The insulting treatment of Irene doesn’t stop there. It turns out that she’s been working with Moriarty, and that’s where her ability to stay a step ahead of Sherlock comes from. She’s no longer a woman with her own agenda, using her own intelligence to protect her own interests. It’s amazing how a story from the 1800s did a much better job at writing a quote unquote strong female character than an adaptation of that same story written during and set in the 2010s, but that’s the beauty of Sherlock, baby — it manages to be regressive despite all odds. 

And then, of course, there’s the elephant in the room, the part of this episode you’ve surely already heard about if you’ve heard any criticism of it at all. Because it’s the modern day, Irene’s compromising pictures of her royal client are stored not as physical photographs in a safe, but as files on a locked cell phone.
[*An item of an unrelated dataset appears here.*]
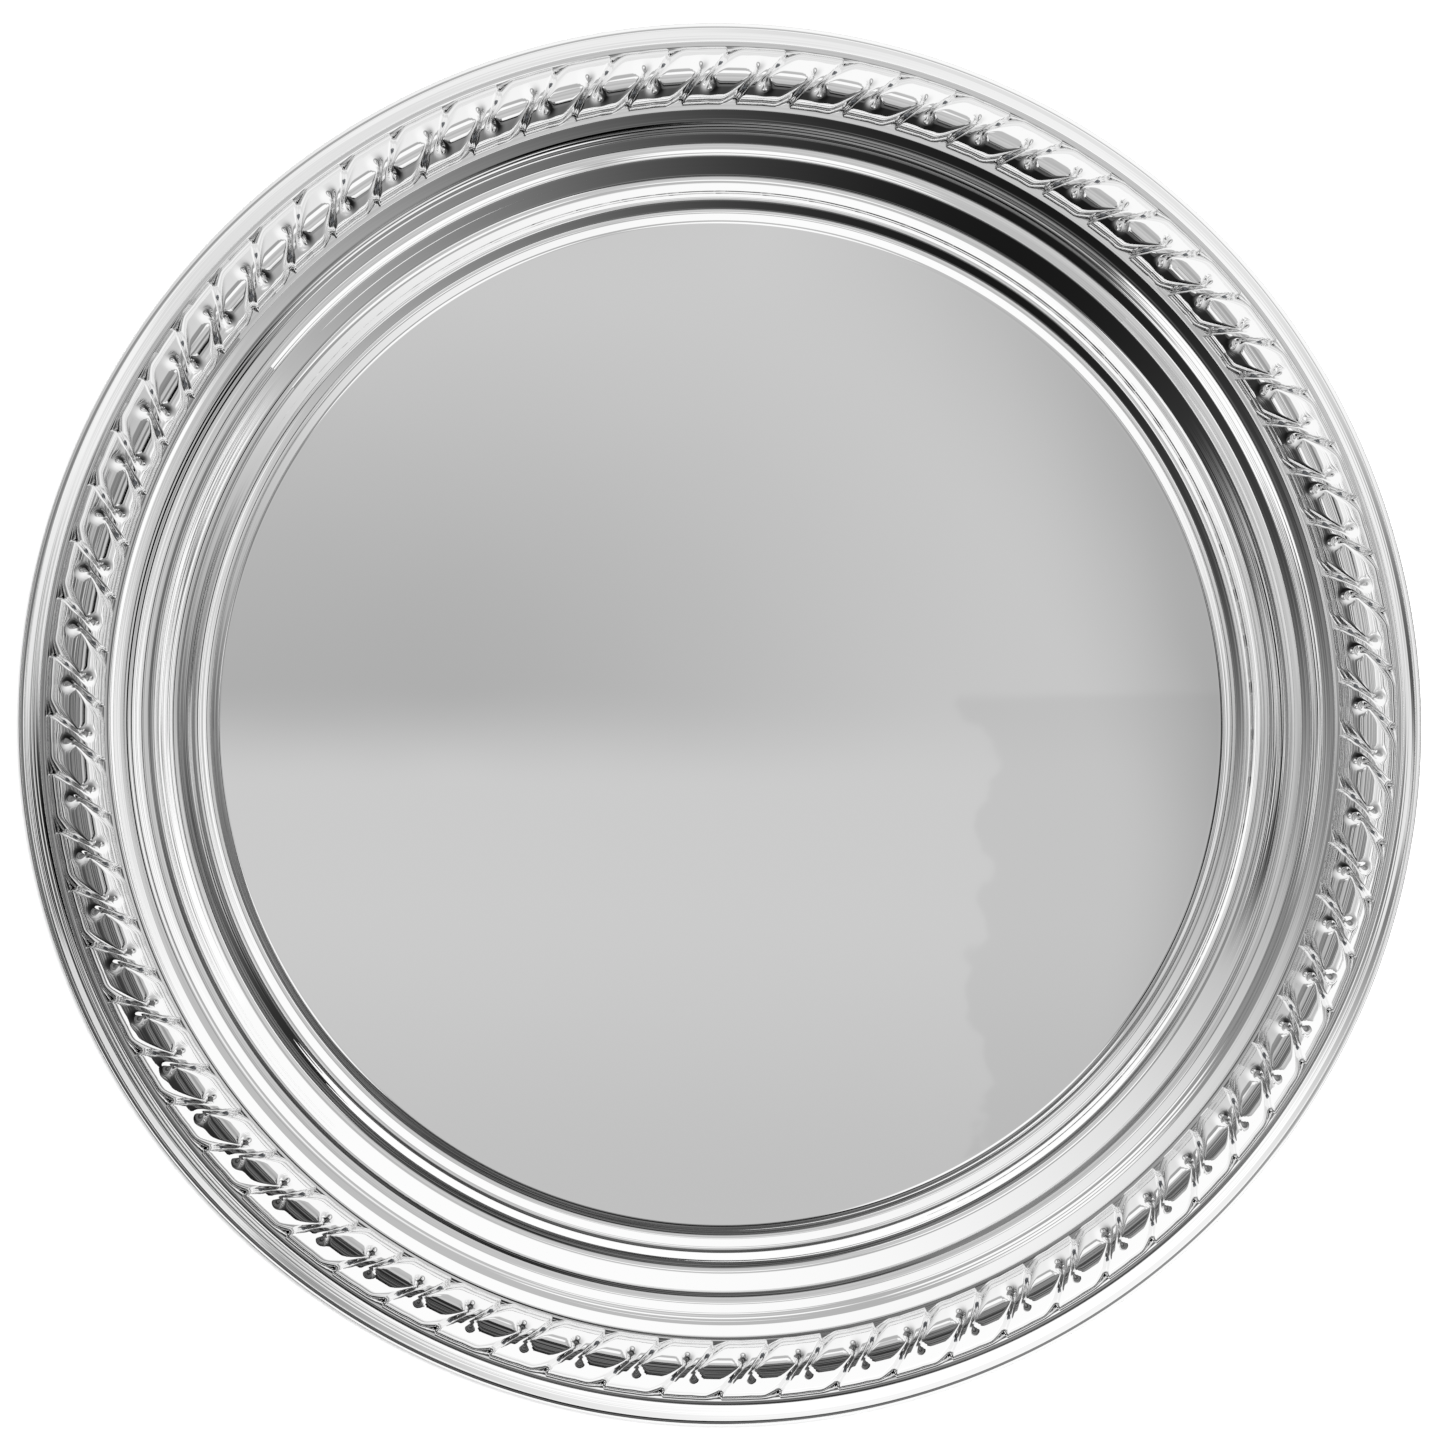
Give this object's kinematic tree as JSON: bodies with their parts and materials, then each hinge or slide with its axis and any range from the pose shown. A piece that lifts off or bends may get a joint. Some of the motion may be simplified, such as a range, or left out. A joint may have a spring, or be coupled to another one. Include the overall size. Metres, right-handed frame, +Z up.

She gives Sherlock this phone to taunt him, trusting he’ll be unable to figure out the four-digit passcode and unlock it. The lock screen reads “I AM _ _ _ _ LOCKED.” It turns out not to be a random four-digit passcode — which, as Sherlock points out, he wouldn’t have been able to just guess or brute-force in the time allotted to him — but a pun: the code is “SHER.” Irene was crushing on Sherlock so hard, despite being gay, that she let her feelings override common sense and used a passcode that was pretty damn easy to guess. And thus, he bests her. In an episode based on the only Sherlock Holmes story where Sherlock gets bested.

That’s not even the end. If Irene hadn’t been thoroughly humiliated enough by this point, if canon hadn’t been thoroughly spat upon enough, the ending scene is Irene being captured and Sherlock having to save her. I guess the writers figured their handling of Irene might not be misogynistic and insulting enough if they didn’t find a way to work the damsel in distress trope in there. 

Anyway, that’s my rant. I advise everyone, including myself, to watch better television going forward.